Collect all lines from the listing that include the string "bodies".

Start of Available data

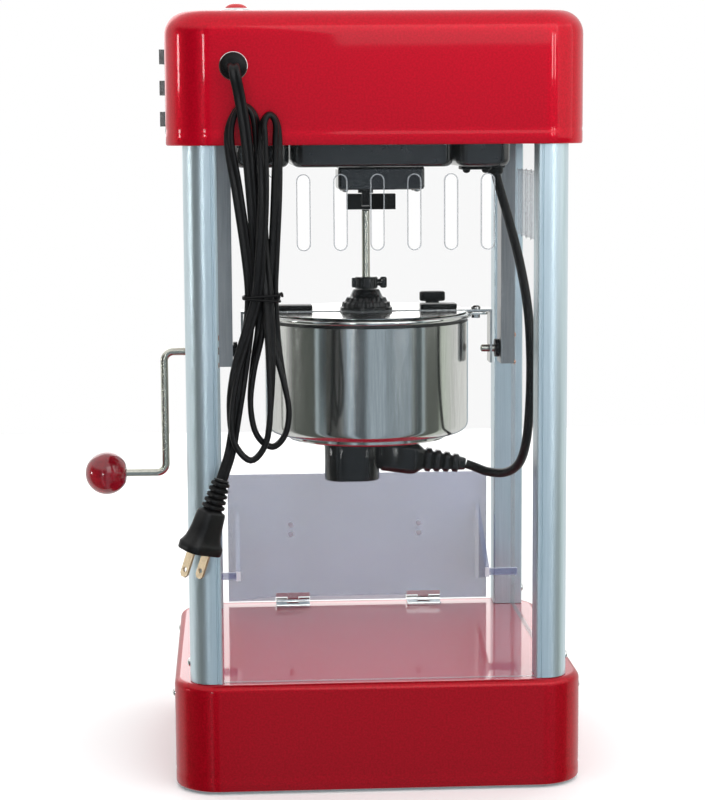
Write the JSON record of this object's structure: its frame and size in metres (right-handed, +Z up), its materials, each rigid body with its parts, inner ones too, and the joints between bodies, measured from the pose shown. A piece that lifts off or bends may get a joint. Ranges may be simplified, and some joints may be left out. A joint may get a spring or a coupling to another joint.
{
  "type": "tabletop popcorn maker",
  "caption": "Tabletop popcorn cabinet with a red base and cap, aluminium posts, clear walls, a tilting steel kettle with a crank, a hopper door and a hanked mains lead.",
  "frame": {"origin": "On the ground, below the middle of the base: the centre of the four feet.", "axes": "+Z up; -Y is the front, with the hopper door; +Y is the rear, with the mains lead; +X is the side with the crank and the switches."},
  "size_m": [0.313, 0.262, 0.4834],
  "materials": {
    "base_shell": "gloss",
    "bottom_plate": "satin",
    "rear_panel": "clear",
    "side_panel_left": "clear",
    "side_panel_right": "clear",
    "cap_shell": "gloss",
    "ceiling_plate": "satin",
    "ceiling_pan": "gloss",
    "gearbox": "gloss",
    "motor": "satin",
    "drive_tongue": "matte",
    "hanger_left": "satin",
    "hanger_right": "satin",
    "pivot_bush_left": "matte",
    "pivot_bush_right": "matte",
    "kettle_shell": "polished",
    "kettle_bridge": "satin",
    "hub_housing": "matte",
    "hub_nut": "matte",
    "heater_cover": "satin",
    "heater_socket": "matte",
    "heater_connector": "matte",
    "crank_rod": "satin",
    "crank_knob": "gloss",
    "pivot_pin": "satin",
    "front_lid": "polished",
    "rear_lid": "polished",
    "lid_handle": "matte",
    "agitator_shaft": "satin",
    "drive_dog": "matte",
    "clamp_collar": "matte",
    "stirrer": "satin",
    "front_door": "clear",
    "door_hinge_left": "polished",
    "door_hinge_right": "polished",
    "door_leaf_left": "polished",
    "door_leaf_right": "polished",
    "switch_frame": "matte",
    "pilot_bezel": "polished",
    "pilot_lens": "gloss",
    "cord_gland": "matte",
    "mains_lead": "satin",
    "mains_hank": "satin",
    "cord_tie": "matte",
    "mains_tail": "satin",
    "plug_body": "satin",
    "plug_blade_left": "polished",
    "plug_blade_right": "polished",
    "kettle_cord": "matte",
    "post_front_left": "satin",
    "foot_front_left": "matte",
    "post_front_right": "satin",
    "foot_front_right": "matte",
    "post_rear_left": "satin",
    "foot_rear_left": "matte",
    "post_rear_right": "satin",
    "foot_rear_right": "matte",
    "rocker_1": "gloss",
    "rocker_2": "gloss",
    "rocker_3": "gloss"
  },
  "bodies": {
    "housing": {"base_shell": "base_shell", "bottom_plate": "bottom_plate", "rear_panel": "rear_panel", "side_panel_left": "side_panel_left", "side_panel_right": "side_panel_right", "cap_shell": "cap_shell", "ceiling_plate": "ceiling_plate", "ceiling_pan": "ceiling_pan", "gearbox": "gearbox", "motor": "motor", "hanger_left": "hanger_left", "hanger_right": "hanger_right", "pivot_bush_left": "pivot_bush_left", "pivot_bush_right": "pivot_bush_right", "door_hinge_left": "door_hinge_left", "door_hinge_right": "door_hinge_right", "switch_frame": "switch_frame", "pilot_bezel": "pilot_bezel", "pilot_lens": "pilot_lens", "cord_gland": "cord_gland", "mains_lead": "mains_lead", "mains_hank": "mains_hank", "cord_tie": "cord_tie", "mains_tail": "mains_tail", "plug_body": "plug_body", "plug_blade_left": "plug_blade_left", "plug_blade_right": "plug_blade_right", "kettle_cord": "kettle_cord", "post_front_left": "post_front_left", "foot_front_left": "foot_front_left", "post_front_right": "post_front_right", "foot_front_right": "foot_front_right", "post_rear_left": "post_rear_left", "foot_rear_left": "foot_rear_left", "post_rear_right": "post_rear_right", "foot_rear_right": "foot_rear_right"},
    "kettle": {"kettle_shell": "kettle_shell", "kettle_bridge": "kettle_bridge", "hub_housing": "hub_housing", "hub_nut": "hub_nut", "heater_cover": "heater_cover", "heater_socket": "heater_socket", "heater_connector": "heater_connector", "crank_rod": "crank_rod", "crank_knob": "crank_knob", "pivot_pin": "pivot_pin"},
    "agitator": {"agitator_shaft": "agitator_shaft", "drive_dog": "drive_dog", "clamp_collar": "clamp_collar", "stirrer": "stirrer"},
    "drive": {"drive_tongue": "drive_tongue"},
    "front_lid": {"front_lid": "front_lid", "lid_handle": "lid_handle"},
    "rear_lid": {"rear_lid": "rear_lid"},
    "door": {"front_door": "front_door", "door_leaf_left": "door_leaf_left", "door_leaf_right": "door_leaf_right"},
    "rocker_1": {"rocker_1": "rocker_1"},
    "rocker_2": {"rocker_2": "rocker_2"},
    "rocker_3": {"rocker_3": "rocker_3"}
  },
  "joints": [
    {"name": "kettle_tilt", "type": "hinge", "parent": "housing", "child": "kettle", "pos_m": [0, 0, 0.2635], "axis": [1, 0, 0], "range_deg": [0, 100]},
    {"name": "agitator_spin", "type": "hinge", "parent": "kettle", "child": "agitator", "pos_m": [0, 0, 0.3], "axis": [0, 0, 1], "continuous": true},
    {"name": "motor_output_spin", "type": "hinge", "parent": "housing", "child": "drive", "pos_m": [0, 0, 0.3663], "axis": [0, 0, 1], "continuous": true},
    {"name": "front_lid_hinge", "type": "hinge", "parent": "kettle", "child": "front_lid", "pos_m": [0, -0.0088, 0.2893], "axis": [-1, 0, 0], "range_deg": [0, 70]},
    {"name": "rear_lid_hinge", "type": "hinge", "parent": "kettle", "child": "rear_lid", "pos_m": [0, 0.0088, 0.2893], "axis": [1, 0, 0], "range_deg": [0, 70]},
    {"name": "door_hinge", "type": "hinge", "parent": "housing", "child": "door", "pos_m": [0, -0.108, 0.0717], "axis": [1, 0, 0], "range_deg": [0, 44]},
    {"name": "rocker_1_switch", "type": "hinge", "parent": "housing", "child": "rocker_1", "pos_m": [0.123, 0.03, 0.4532], "axis": [0, 0, 1], "range_deg": [0, 12]},
    {"name": "rocker_2_switch", "type": "hinge", "parent": "housing", "child": "rocker_2", "pos_m": [0.123, 0.03, 0.4338], "axis": [0, 0, 1], "range_deg": [0, 12]},
    {"name": "rocker_3_switch", "type": "hinge", "parent": "housing", "child": "rocker_3", "pos_m": [0.123, 0.03, 0.4144], "axis": [0, 0, 1], "range_deg": [0, 12]}
  ],
  "couplings": [
    {"joint": "motor_output_spin", "follows": "agitator_spin", "ratio": 1}
  ]
}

End of Available data

» Solved exercise:
Write the JSON record of this object's structure: its frame and size in metres (right-handed, +Z up), its materials, each rigid body with its parts, inner ones too, and the joints between bodies, measured from the pose shown. A piece that lifts off or bends may get a joint. Ranges may be simplified, and some joints may be left out. A joint may get a spring or a coupling to another joint.
  "bodies": {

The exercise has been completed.